The other night, as someone who shall remain nameless was playing video games, I decided to open up the cool box and give Twin Peaks a try as it’s available on Netflix instant streaming. Why not? Well, I got about 20 minutes into the thing before I became achingly depressed and fell asleep. Being cool is a lot of work. It’s long silences. It’s quirky oddities. It’s tiring. Apparently, there’s a lady in there with a log. There may or may not be a little person who talks backwards. (I could be confusing this with the movie.) Being cool takes way more effort than I’m willing to put in.

Then, I found Escape from New York was also on instant streaming and it wasn’t trying so hard. It has a simple idea: put a young, kinda hot Kurt Russell into tight pants, slap on an eye patch and make him say adorably over-the-top quippy things for a mere 99 minutes.

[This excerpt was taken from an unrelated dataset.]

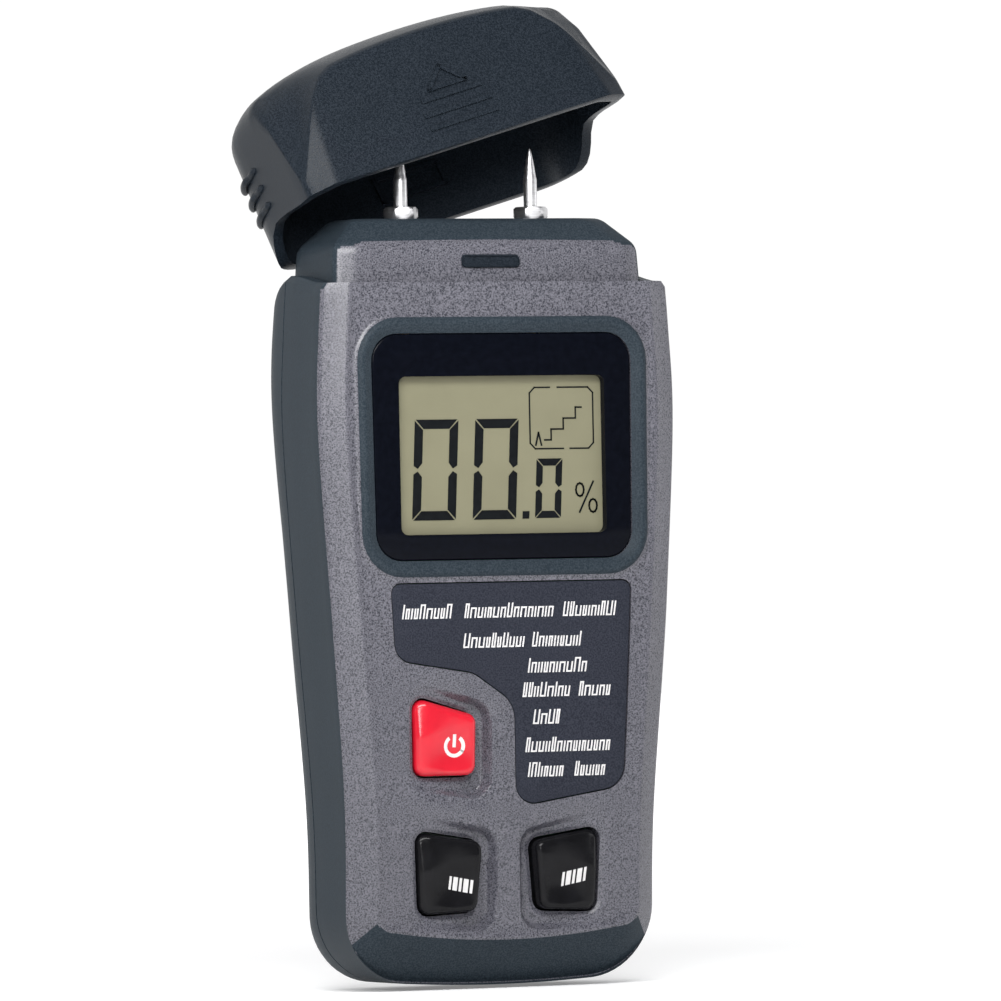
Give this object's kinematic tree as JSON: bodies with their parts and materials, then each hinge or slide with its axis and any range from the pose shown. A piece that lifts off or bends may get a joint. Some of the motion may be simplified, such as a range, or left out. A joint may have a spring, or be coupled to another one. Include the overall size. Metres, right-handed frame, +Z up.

What I love about Escape from New York is that it’s just so damned implausible. The plot involves the idea that in 1988, the crime rate rises 400%. By 1997, Manhattan is a walled up maximum security prison. We’re meant to believe in a mere nine years, the people of Manhattan – some that have invested $750,000 in a one bedroom apartment – have just walked away without question. Then again, there’s not much explanation of anything in this movie. For instance: how they feed the prisoners, who would have voted for Donald Pleasence, or why everyone in the movie seems to know who Snake Plissken is. The movie just IS. Get on board, already!

The little moments make this movie. For instance, our hero talks in a strangely high-pitched voice (this may have something to do with his super tight cargo pants). A character named Romero has perhaps the most fantastic hair in all of filmdom. The accessories are fabulous. They shove the president into an improbably teensy escape pod. Adrienne Barbeau’s boobs defy logic for the entire movie. They drive around in a station wagon that looks like the Griswold’s Family Truckster. The prisoners somehow managed to invent a car that runs on steam! Prisoners are apparently issued guns and spray paint upon arriving. There’s the obligatory scene where two seconds are left on a bomb timer. The best part was when I got to have a sweet little remembrance of what a cassette tape looks like.

No more being cool for me. Now, I feel something starring Burt Reynolds needs a viewing to keep me grounded.

Comments

  1. I was just talking with a friend about what the definition of a hipster is. I like this one just because it sounds cool: “hipsterism fetishizes the authentic elements of all of the fringe movements of the postwar era—beat, hippie, punk, even grunge, and draws on the cultural stores of every unmelted ethnicity, and regurgitates it with a winking inauthenticity.

    I think a hopster could be a hipster who tends to like more hip-hop than the standard indie rock or a hipster who likes hoppy beers. Also, I would like to see a painting called “Hipster in Repose.”

    Anyway! I’ve been confused about the act of watching movies ironically for a while now. I never liked the phrase “so bad it’s good” to kind of protect oneself behind a shield of irony. So when I see a movie that I think is good, for whatever reason, I just say it’s good. Rebecca Black’s music video, “Friday,” is good.

    Since you skipped Twin Peaks, now as penance, I would humbly suggest you watch Blue Velvet or Dune. But then you’ve probably already seen those, hmm.

    I remember being really into the magic boobs in that movie when I was younger. It is a great movie and my favorite lines are any of the times Donald Pleasence talks/yells about the Duke being “A-Number One.” So weird!